On 5/5/2017 at 3:31 PM, HebaruSan said:

But even the initial velocity you have left is not fully "horizontal" anymore according to what you need for an orbit! If you orient yourself in the cabin based on where the ground is, part of your initial velocity vector now points "upwards." Combine these two factors together, and you lose some of the 174 m/s to gravity and some of it to vector rotation (which ironically was caused by the velocity itself!).

Excellent example, HebaruSan!

Just to build on the above quote:  Imagine an even simpler case:  Imagine that you have a spherical, rotating planet... and no gravity at all.  Your ship is on the equator, held in place only by sticky feet.  It lets go and is flung away from the planet (because it keeps moving in a straight line, with no forces on it).

Suppose the planet is rotating such that its equator is moving at 100 m/s.  At the moment the ship lets go, it has a "horizontal velocity" of 100 m/s, and a "vertical velocity" of zero.

Now follow that ship, as it keeps coasting outwards in a perfectly straight line at a uniform 100 m/s.  By the time it's, say a dozen planetary radii out, which direction is it moving as seen from the planet?  Steeply vertically upwards!  And since its total speed is still an unchanged 100 m/s, that means that the "horizontal" component is going to be something very small.

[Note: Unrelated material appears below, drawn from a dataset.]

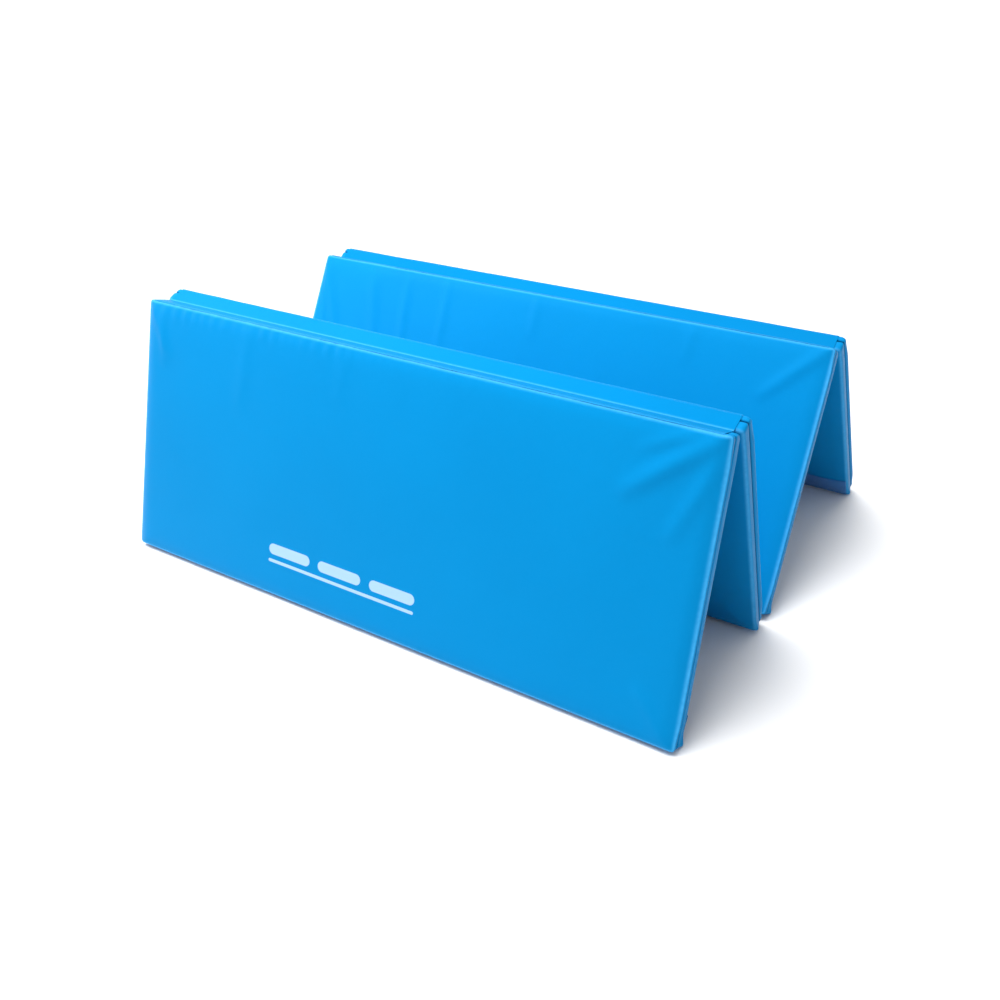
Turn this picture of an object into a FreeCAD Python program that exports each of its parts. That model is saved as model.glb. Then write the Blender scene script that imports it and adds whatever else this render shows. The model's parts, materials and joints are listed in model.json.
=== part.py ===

There was no force on the ship.  Nothing accelerated it.  It didn't move faster, or slower, or change direction at all.  But it went from horizontal at 100 m/s to nearly vertical, with very little horizontal component.

What did that?  Geometry. 

To @Goody1981:  as has been observed, there are two conserved quantities in ballistic motion:

• Total energy (kinetic + potential)
• Angular momentum

...and that's it.  You'll note that "horizontal speed" is not in the above list.